My second book, The King’s Midwife: A History and Mystery of Madame du Coudray, told of an astonishingly brave woman who was commissioned by Louis XV, and then re-commissioned by Louis XVI, to travel throughout the realm teaching the latest obstetrical practices, with the mandate to arrest infant mortality—nothing less! The royal administrators in all the provinces had to do her bidding so that she could accomplish her mission, which lasted several decades. She could, and did, report them to the king in Versailles if they made things difficult for her.

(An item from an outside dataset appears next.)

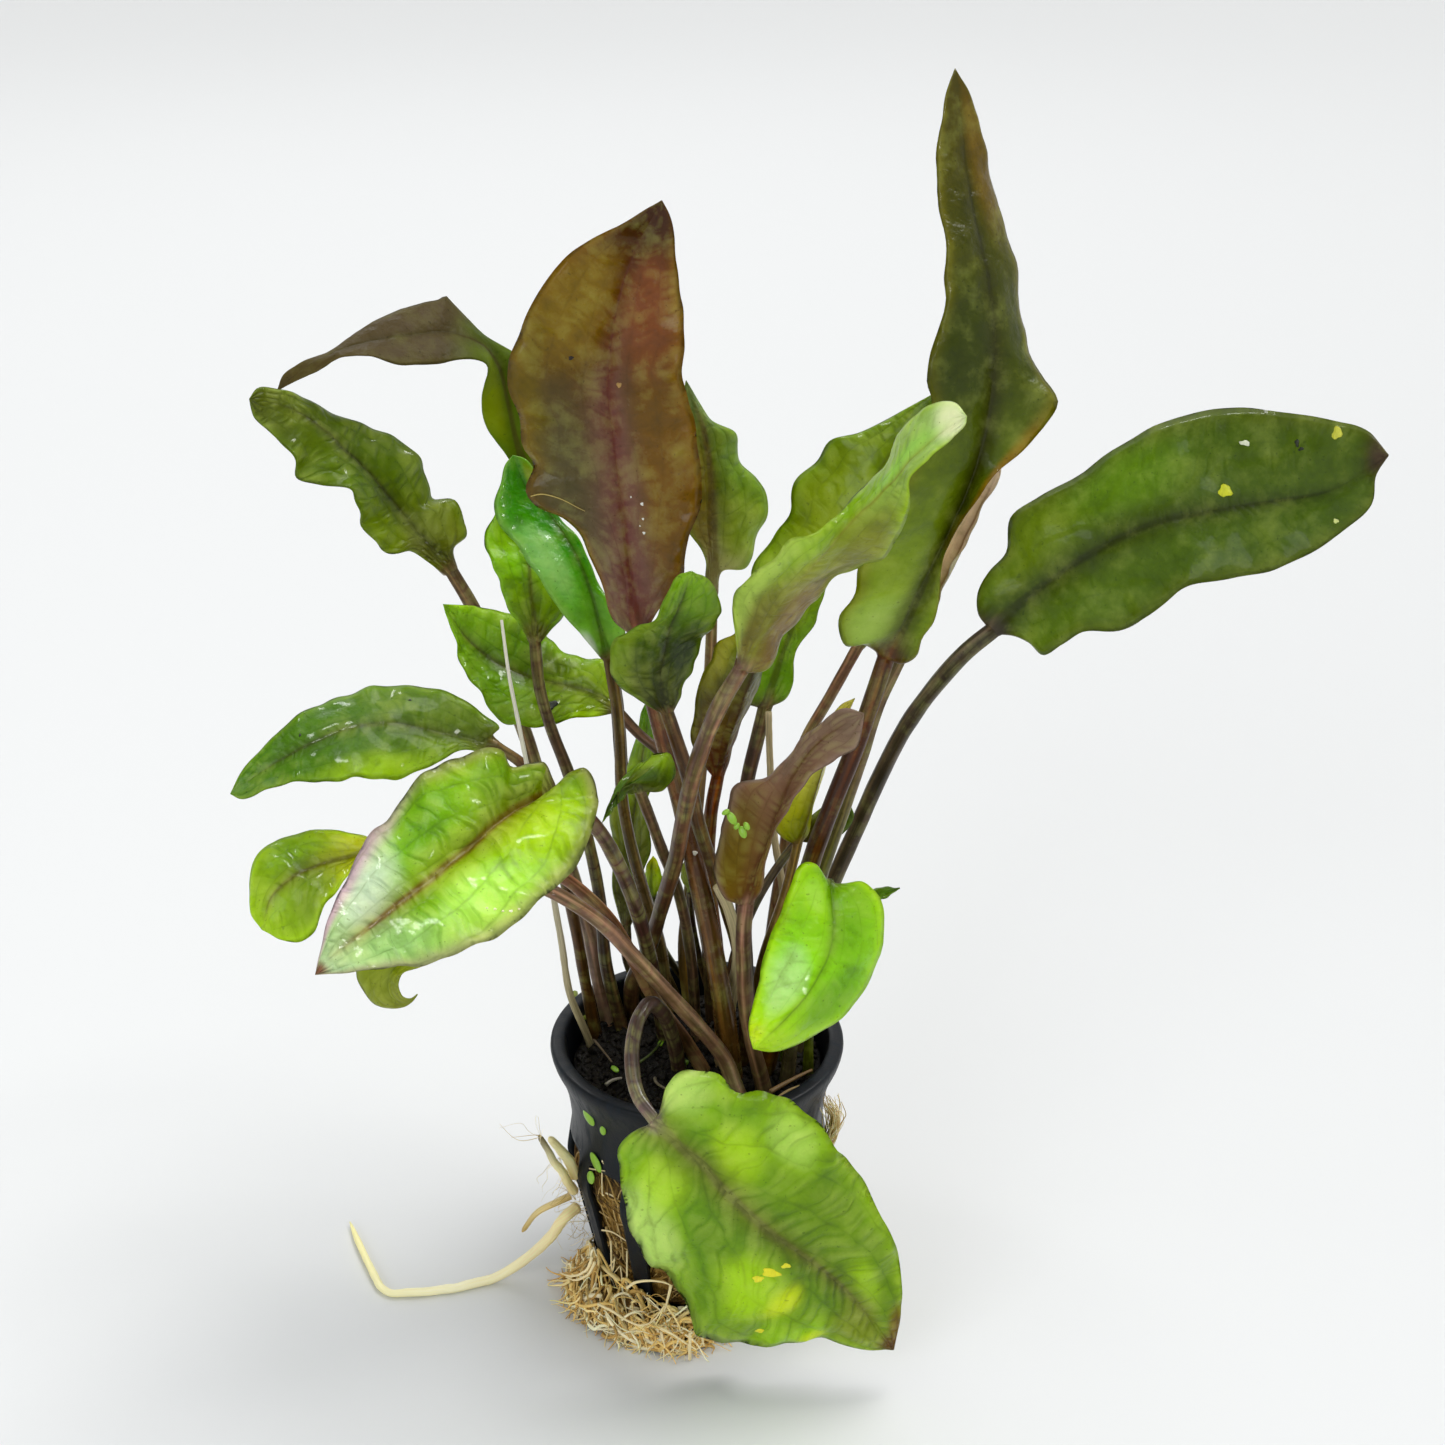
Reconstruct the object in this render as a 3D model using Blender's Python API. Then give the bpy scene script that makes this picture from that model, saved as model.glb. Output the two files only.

My new book, just out last month, Minerva’s French Sisters: Women of Science in Enlightenment France, presents the lives and work of a sextet who sought to elucidate the workings of Nature: mathematician and epistemologist Elisabeth Ferrand; astronomer and “learned calculator” Nicole Reine Lepaute; field naturalist Jeanne Barret; botanist and botanical illustrator Madeleine Françoise Basseporte; anatomist and inventor Marie-Marguerite Biheron; and chemist Geneviève Thiroux d’Arconville. One was a peasant, another a pharmacist’s daughter, yet another a grande dame of the aristocracy. But they shared a passion for science, and devoted decades of their lives in the pursuit of understanding the mind, the mechanics of the heavens, the flora of exotic places, the wonders of the human body, and the phenomenon of putrefaction, how living flesh decays, and what substances can arrest or delay this process.

Women today who aspire to do science still have an uphill battle, but as Marie Curie is believed to have said, “We must have perseverance and above all confidence in ourselves. We must believe that we are gifted for something, and that this thing, at whatever cost, must be attained.”